#### Task details
Pull out of the data below the stretch of lines bounded by the one containing "in its valley." and the one containing "from mathutils import Matrix, Vector", both bounds included, unchanged.

Data records:
***
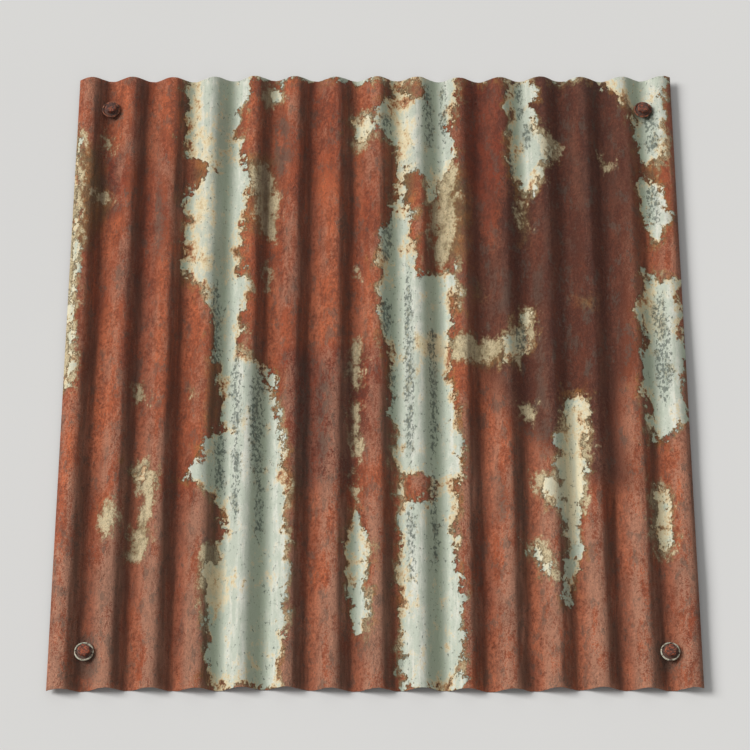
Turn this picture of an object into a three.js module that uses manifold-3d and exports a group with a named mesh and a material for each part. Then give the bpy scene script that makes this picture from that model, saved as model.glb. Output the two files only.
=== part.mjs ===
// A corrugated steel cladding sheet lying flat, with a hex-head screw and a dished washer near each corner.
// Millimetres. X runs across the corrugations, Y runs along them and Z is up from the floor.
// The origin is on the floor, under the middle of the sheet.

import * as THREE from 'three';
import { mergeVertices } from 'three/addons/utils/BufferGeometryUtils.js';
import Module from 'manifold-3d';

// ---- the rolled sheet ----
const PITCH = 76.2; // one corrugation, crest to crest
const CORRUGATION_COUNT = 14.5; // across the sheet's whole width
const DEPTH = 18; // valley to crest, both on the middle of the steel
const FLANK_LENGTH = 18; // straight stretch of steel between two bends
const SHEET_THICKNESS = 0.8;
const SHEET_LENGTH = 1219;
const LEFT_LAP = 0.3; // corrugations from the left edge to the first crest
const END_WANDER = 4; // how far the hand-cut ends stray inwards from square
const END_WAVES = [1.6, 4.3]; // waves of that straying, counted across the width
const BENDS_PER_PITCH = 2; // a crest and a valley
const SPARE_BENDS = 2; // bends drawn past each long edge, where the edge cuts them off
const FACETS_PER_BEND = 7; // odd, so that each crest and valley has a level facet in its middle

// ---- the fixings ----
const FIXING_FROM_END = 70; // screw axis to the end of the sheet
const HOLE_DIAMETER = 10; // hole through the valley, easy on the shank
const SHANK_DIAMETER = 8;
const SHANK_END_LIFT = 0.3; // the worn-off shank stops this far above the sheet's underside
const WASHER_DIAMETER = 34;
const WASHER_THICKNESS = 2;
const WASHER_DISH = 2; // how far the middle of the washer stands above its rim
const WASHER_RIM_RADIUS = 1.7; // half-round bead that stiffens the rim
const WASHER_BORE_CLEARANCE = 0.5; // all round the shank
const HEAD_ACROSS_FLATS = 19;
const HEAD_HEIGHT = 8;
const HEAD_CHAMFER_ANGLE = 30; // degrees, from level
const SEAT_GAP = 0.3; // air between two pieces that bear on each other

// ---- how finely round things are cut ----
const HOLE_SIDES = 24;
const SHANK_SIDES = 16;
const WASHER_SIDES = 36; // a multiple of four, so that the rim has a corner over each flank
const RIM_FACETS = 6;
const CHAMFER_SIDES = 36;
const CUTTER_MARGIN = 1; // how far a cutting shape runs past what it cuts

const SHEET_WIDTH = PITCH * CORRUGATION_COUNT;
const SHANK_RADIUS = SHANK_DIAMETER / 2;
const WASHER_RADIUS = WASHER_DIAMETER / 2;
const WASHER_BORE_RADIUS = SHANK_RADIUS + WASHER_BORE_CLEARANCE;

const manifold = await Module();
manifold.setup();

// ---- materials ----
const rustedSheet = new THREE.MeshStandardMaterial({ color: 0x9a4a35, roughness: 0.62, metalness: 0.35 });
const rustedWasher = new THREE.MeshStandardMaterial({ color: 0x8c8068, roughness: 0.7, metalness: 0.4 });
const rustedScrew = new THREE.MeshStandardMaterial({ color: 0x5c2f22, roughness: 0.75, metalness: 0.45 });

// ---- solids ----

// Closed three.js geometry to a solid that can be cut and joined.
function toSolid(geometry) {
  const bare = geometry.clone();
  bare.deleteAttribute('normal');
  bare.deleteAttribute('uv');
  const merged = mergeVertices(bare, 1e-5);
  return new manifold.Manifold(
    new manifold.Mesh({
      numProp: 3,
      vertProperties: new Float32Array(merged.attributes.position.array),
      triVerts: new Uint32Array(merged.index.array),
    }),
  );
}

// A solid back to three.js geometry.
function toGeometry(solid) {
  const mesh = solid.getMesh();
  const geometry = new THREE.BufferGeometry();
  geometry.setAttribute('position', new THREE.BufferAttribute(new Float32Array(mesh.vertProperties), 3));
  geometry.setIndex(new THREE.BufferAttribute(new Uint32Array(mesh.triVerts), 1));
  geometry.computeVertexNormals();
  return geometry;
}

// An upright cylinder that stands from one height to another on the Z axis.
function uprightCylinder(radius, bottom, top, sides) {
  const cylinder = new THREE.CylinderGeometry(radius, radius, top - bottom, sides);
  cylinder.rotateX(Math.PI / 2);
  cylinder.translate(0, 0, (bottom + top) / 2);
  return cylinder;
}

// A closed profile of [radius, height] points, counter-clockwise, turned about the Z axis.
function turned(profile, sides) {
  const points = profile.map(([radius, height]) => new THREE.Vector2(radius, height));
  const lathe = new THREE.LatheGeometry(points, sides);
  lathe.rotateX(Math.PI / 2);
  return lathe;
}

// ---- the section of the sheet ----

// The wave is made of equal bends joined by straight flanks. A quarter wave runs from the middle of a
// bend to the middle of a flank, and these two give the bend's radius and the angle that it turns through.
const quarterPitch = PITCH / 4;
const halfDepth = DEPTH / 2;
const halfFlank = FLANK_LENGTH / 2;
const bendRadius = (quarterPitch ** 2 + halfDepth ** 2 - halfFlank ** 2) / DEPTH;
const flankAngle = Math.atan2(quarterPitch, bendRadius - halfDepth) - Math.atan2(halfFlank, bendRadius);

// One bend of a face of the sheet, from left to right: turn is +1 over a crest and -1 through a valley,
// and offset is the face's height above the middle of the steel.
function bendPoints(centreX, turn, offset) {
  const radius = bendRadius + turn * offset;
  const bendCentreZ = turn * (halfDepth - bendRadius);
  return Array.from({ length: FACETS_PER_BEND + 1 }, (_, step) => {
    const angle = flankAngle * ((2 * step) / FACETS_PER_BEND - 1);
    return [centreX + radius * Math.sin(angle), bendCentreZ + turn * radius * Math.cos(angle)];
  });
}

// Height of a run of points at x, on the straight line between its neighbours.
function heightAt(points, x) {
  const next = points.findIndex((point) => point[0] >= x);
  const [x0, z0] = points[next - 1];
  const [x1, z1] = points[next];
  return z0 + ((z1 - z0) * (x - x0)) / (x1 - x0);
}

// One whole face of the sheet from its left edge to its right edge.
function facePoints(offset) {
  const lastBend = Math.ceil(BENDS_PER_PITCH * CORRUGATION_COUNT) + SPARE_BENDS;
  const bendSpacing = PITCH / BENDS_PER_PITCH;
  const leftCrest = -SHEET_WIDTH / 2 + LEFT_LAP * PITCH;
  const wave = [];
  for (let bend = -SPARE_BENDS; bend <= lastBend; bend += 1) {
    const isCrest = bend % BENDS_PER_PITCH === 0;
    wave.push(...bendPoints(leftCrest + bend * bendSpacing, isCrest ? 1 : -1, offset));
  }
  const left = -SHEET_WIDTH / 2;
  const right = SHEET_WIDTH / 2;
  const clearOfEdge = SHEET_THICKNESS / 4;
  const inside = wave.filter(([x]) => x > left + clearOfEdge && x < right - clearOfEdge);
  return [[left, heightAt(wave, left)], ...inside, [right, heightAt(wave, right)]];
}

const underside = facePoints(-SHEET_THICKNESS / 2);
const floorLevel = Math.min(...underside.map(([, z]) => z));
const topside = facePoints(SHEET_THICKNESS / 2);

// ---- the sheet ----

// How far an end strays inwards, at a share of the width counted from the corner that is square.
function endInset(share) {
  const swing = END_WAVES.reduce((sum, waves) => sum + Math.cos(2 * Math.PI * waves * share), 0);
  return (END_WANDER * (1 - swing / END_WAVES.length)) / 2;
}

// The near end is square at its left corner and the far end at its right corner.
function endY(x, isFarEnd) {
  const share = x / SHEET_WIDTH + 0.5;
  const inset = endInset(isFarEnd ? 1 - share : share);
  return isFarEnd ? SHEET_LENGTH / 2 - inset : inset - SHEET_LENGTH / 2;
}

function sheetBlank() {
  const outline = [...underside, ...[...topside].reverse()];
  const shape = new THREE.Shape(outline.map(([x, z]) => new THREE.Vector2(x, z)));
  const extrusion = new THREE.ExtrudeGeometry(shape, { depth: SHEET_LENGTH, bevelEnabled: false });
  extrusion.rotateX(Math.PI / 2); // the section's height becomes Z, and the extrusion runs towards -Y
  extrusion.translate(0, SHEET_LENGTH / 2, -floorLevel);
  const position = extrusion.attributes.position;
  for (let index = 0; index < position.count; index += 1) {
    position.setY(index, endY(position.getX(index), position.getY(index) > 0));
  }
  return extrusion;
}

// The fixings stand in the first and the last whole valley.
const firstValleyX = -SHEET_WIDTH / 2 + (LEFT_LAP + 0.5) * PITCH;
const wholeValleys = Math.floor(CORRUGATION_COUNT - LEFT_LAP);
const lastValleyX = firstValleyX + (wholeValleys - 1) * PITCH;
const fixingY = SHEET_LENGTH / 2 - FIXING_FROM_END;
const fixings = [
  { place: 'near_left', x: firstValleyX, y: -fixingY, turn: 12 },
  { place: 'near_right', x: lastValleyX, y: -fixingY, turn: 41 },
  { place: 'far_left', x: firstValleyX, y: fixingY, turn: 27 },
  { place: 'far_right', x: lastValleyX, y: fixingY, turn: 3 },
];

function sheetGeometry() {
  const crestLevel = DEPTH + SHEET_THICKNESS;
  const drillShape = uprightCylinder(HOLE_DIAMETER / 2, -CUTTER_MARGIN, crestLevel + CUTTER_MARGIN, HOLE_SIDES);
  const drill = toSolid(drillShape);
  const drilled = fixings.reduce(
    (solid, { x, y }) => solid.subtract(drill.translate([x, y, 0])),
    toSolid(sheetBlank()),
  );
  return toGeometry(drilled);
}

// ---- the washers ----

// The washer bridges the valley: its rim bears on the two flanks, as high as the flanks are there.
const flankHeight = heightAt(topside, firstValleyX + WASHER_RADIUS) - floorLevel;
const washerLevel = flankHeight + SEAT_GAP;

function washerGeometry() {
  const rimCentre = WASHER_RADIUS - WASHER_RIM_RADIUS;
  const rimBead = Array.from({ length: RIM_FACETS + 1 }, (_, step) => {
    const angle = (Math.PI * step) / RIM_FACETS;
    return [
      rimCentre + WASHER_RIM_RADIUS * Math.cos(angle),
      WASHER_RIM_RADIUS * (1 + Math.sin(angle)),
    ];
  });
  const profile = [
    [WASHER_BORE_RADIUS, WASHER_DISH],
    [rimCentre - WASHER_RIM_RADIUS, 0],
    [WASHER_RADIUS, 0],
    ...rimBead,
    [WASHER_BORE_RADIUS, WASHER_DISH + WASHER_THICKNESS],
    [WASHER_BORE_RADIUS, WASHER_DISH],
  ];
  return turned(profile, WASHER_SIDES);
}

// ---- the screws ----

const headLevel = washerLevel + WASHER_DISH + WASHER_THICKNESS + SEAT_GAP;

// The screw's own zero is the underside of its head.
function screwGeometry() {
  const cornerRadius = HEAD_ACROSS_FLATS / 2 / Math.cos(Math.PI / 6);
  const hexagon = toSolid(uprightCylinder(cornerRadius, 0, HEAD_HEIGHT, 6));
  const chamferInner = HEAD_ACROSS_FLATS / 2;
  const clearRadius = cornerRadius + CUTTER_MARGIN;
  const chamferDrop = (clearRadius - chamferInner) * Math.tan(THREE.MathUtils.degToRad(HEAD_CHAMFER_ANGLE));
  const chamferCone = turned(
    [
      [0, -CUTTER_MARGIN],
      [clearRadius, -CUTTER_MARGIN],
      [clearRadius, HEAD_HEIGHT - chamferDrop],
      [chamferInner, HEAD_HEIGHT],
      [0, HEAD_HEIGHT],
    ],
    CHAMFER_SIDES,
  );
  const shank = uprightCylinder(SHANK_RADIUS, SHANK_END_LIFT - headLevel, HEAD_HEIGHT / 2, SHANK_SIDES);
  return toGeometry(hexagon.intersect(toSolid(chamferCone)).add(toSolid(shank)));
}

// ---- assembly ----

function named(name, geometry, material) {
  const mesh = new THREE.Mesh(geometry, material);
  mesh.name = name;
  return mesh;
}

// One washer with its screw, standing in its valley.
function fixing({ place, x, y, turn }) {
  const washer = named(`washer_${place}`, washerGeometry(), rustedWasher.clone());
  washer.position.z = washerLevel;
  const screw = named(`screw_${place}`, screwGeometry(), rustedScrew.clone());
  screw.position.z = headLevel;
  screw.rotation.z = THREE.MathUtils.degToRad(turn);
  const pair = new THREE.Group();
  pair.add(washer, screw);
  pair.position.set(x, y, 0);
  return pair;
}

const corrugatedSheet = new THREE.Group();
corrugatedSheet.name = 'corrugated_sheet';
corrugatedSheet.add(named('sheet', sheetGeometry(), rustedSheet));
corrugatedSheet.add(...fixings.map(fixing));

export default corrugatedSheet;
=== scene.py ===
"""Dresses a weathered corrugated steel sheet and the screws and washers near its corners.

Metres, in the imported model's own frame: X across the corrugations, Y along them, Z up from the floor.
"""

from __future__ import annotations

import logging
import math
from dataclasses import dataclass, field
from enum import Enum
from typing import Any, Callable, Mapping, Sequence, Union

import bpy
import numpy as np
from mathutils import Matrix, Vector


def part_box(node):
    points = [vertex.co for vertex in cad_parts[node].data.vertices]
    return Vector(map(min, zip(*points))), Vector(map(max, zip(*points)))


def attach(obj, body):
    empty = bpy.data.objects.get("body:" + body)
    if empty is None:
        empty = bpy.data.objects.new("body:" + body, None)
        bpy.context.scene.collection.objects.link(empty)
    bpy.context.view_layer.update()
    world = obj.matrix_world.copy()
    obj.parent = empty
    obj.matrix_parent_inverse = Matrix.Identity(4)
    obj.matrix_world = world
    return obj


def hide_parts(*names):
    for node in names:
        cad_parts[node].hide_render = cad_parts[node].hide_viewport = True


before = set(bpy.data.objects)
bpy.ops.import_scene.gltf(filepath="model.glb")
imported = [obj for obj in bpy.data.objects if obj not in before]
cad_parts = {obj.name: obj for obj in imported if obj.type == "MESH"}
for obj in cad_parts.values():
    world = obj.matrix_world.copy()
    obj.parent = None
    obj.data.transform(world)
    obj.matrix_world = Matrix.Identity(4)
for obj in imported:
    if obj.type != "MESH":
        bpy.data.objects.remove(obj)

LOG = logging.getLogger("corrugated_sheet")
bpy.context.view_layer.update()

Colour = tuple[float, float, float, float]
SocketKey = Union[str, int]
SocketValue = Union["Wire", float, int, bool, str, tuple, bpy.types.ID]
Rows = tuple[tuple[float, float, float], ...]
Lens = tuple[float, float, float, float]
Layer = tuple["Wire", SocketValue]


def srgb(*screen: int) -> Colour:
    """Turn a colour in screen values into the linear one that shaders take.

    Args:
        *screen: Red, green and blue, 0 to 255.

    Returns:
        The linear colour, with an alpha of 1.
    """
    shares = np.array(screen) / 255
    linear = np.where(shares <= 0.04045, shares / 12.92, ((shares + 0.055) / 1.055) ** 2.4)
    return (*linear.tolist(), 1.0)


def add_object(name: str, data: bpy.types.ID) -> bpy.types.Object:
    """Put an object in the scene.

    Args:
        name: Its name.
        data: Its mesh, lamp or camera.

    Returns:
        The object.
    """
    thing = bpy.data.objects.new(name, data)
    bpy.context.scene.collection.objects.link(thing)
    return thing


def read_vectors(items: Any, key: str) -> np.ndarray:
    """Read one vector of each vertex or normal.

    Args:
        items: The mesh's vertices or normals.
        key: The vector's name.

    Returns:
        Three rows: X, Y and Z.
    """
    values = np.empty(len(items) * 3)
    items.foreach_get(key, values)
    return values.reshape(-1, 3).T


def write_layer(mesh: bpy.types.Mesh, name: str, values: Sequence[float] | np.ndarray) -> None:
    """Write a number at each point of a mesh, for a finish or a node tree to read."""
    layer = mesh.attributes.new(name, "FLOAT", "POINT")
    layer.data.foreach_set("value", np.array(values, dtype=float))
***
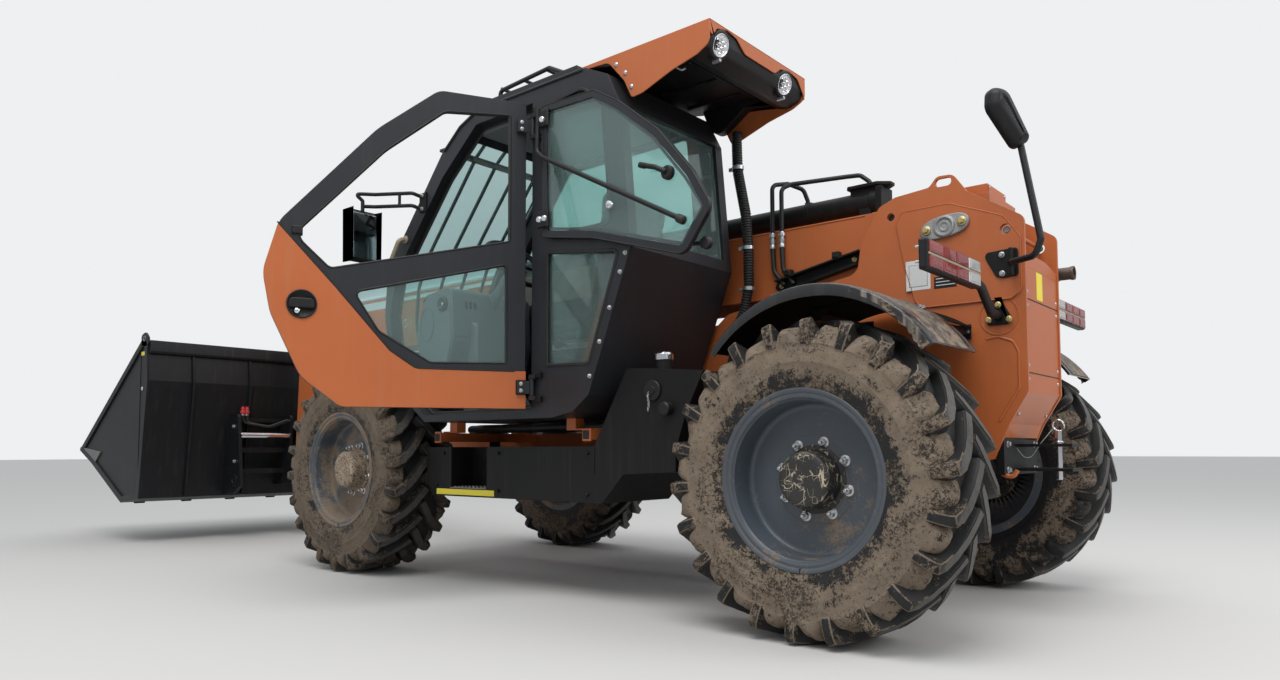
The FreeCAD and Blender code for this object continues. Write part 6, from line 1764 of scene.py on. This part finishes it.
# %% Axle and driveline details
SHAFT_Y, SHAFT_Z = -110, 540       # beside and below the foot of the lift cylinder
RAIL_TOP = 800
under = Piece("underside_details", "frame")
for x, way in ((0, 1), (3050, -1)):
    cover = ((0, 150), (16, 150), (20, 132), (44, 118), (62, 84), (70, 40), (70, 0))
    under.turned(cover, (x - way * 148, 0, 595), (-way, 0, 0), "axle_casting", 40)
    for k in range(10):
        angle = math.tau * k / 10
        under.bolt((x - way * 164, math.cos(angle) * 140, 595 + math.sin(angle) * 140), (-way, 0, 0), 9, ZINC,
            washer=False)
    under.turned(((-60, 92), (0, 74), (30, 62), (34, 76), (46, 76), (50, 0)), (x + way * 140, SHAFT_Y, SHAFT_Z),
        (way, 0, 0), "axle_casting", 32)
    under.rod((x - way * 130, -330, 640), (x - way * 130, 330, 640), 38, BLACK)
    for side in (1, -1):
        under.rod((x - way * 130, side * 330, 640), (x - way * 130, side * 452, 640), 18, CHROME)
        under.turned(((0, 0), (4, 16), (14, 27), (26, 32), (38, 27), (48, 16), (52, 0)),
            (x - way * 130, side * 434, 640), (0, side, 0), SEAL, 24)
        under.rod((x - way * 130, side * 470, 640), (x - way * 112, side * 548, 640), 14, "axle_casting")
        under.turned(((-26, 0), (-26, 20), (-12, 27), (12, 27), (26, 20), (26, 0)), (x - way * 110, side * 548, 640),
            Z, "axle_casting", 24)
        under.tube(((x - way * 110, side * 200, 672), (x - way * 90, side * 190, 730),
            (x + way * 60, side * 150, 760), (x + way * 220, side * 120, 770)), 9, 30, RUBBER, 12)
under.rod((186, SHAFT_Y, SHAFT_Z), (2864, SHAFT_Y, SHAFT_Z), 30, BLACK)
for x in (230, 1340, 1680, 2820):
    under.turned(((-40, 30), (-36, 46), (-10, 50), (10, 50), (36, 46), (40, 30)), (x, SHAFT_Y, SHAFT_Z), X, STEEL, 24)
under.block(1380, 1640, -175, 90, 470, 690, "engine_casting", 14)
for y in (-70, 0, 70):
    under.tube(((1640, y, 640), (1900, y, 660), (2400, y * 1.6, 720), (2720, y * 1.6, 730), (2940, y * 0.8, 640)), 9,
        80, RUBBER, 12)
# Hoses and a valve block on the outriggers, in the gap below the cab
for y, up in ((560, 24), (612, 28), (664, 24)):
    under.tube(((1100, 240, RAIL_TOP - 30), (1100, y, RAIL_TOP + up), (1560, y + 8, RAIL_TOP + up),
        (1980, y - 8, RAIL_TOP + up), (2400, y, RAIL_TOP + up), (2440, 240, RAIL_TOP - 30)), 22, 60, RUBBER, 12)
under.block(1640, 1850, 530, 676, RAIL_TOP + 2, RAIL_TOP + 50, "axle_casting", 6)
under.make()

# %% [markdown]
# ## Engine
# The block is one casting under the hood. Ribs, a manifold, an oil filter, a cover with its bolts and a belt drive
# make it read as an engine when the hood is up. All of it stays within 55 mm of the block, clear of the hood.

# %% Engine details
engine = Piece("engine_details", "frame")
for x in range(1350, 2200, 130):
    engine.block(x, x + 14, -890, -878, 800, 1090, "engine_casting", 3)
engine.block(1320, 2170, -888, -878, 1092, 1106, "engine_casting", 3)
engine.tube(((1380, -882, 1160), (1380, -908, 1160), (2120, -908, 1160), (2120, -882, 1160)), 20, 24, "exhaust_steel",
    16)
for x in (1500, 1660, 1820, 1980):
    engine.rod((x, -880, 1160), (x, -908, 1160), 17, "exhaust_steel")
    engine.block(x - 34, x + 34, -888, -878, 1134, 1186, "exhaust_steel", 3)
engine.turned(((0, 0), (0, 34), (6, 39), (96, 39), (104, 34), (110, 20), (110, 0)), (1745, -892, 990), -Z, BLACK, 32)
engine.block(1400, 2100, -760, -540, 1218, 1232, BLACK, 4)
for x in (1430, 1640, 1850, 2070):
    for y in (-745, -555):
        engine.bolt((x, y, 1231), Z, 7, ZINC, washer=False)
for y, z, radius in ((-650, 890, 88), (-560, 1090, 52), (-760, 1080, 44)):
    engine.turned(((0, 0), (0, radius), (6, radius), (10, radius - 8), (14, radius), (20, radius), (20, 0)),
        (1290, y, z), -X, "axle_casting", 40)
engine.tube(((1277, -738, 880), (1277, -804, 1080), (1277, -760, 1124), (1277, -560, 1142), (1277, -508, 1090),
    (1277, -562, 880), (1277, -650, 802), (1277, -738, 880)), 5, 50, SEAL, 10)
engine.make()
***
#### The solution
// One washer with its screw, standing in its valley.
function fixing({ place, x, y, turn }) {
  const washer = named(`washer_${place}`, washerGeometry(), rustedWasher.clone());
  washer.position.z = washerLevel;
  const screw = named(`screw_${place}`, screwGeometry(), rustedScrew.clone());
  screw.position.z = headLevel;
  screw.rotation.z = THREE.MathUtils.degToRad(turn);
  const pair = new THREE.Group();
  pair.add(washer, screw);
  pair.position.set(x, y, 0);
  return pair;
}

const corrugatedSheet = new THREE.Group();
corrugatedSheet.name = 'corrugated_sheet';
corrugatedSheet.add(named('sheet', sheetGeometry(), rustedSheet));
corrugatedSheet.add(...fixings.map(fixing));

export default corrugatedSheet;
=== scene.py ===
"""Dresses a weathered corrugated steel sheet and the screws and washers near its corners.

Metres, in the imported model's own frame: X across the corrugations, Y along them, Z up from the floor.
"""

from __future__ import annotations

import logging
import math
from dataclasses import dataclass, field
from enum import Enum
from typing import Any, Callable, Mapping, Sequence, Union

import bpy
import numpy as np
from mathutils import Matrix, Vector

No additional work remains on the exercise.